GraphQL forces firsts characters of names to be alpha-numeric. If your predicates starts with other characters, just add _ before predicate - it will be trimmed automatically. For example, _/film/performance/character will be interpreted as </film/performance/character>.

There are 3 special fields for now:

  • _id - current node value
  • _limit - used in filters to limit the number of results
  • _skip - used to skip a number of results

Values

String values are converted to String type, except <bob> which is interpreted as IRI <bob>, and _:bob which becomes BNode _:bob.

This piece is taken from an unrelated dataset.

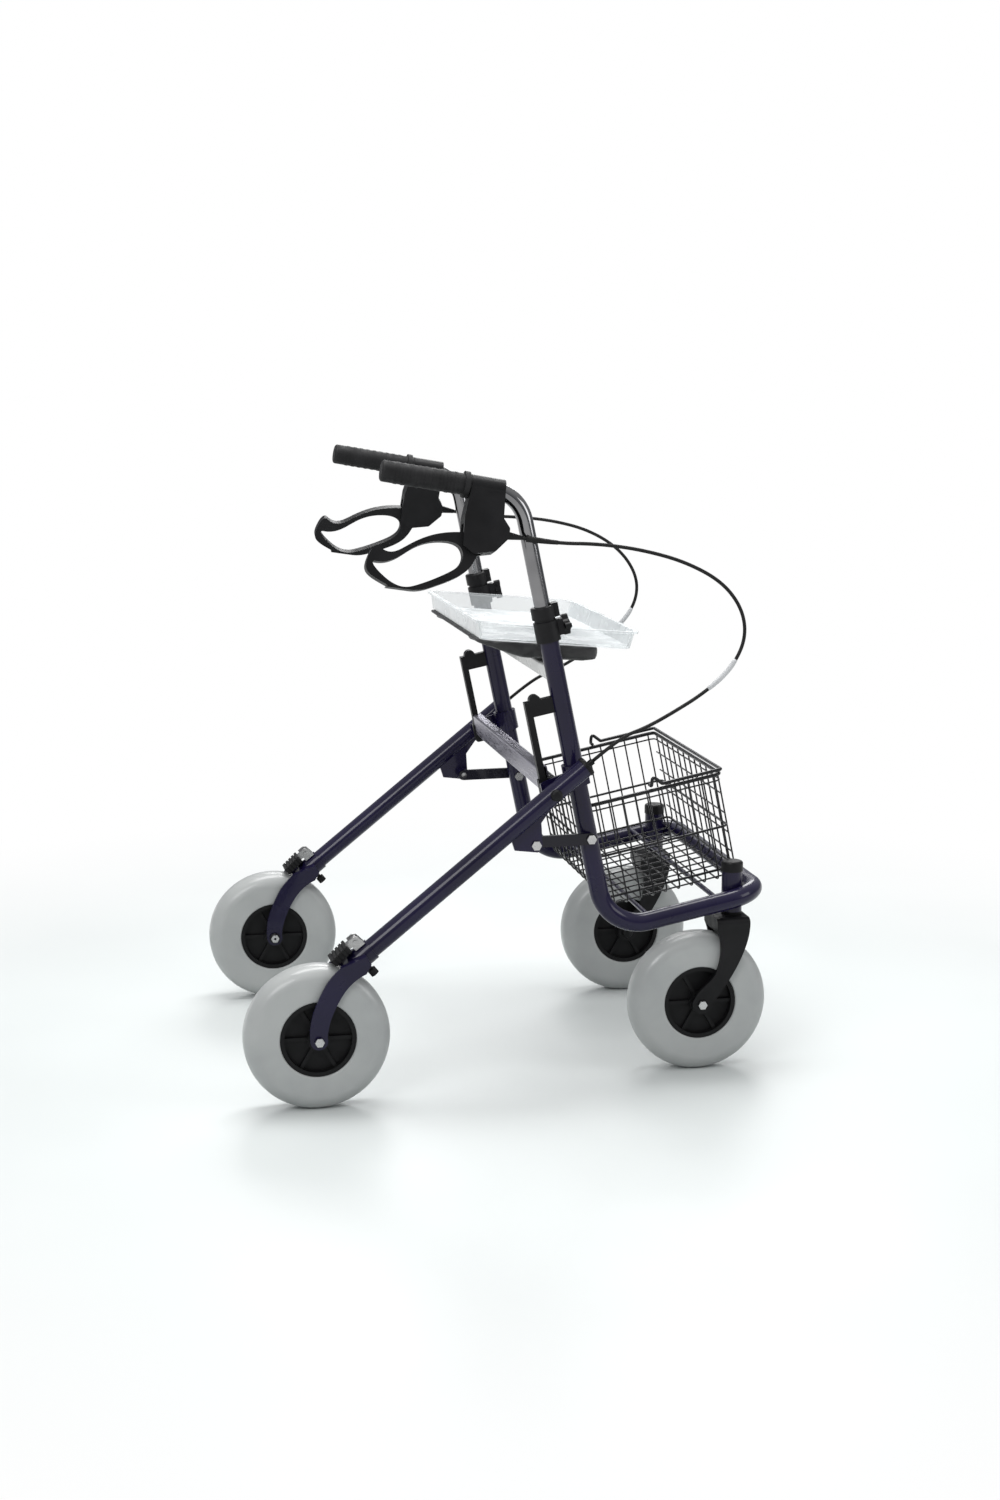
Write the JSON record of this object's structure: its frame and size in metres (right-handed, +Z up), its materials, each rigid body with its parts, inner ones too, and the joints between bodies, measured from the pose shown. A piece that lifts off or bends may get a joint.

Values without quotes are expected to be IRIs. For example, bob is IRI <bob>, _/bob/ will be IRI </bob/> and so on. As a special case _:bob is interpreted as BNode _:bob, and not as IRI <:bob>.

Structure

Query above will be translated to following Gremlin analog (pseudo-code):

actor = g.V().Has("<name>","Keanu Reeves").Tag("id").
    SaveOptional("<name>","name").TagValue()

actor.starring = []
g.V(actor.id).In("</film/performance/actor>").Skip(20).Limit(10).ForEach(function(v){
    starring = g.V(v.id).Save("</film/performance/character>","character").TagValue()
    starring.film = g.V(starring.id).In("</film/film/starring>").Save("<name>","name").TagValue()
    actor.starring.append(starring)
})

g.Emit({ "actor": actor })

Actually it can be even more complex, but everything is handled under the hood.

Few things to notice:

  • Top-level names in query means nothing. actor in example query affects only the name for a key in result map.
  • All properties are saved as optional.
  • We have no schema, so it’s not possible to detect if a certain property should be an array or not. Because of this, current implementation always tries to avoid arrays. If no nodes were returned property is null, if one returned - property is a single value, if a set is returned - property is an array.

PS:

PR updated, Docker image updated.

@oren: Maybe you want one more Sunday to be destroyed? :grin:

@barakmich: What do you think? Can it be merged? Or should I implement few more features before that?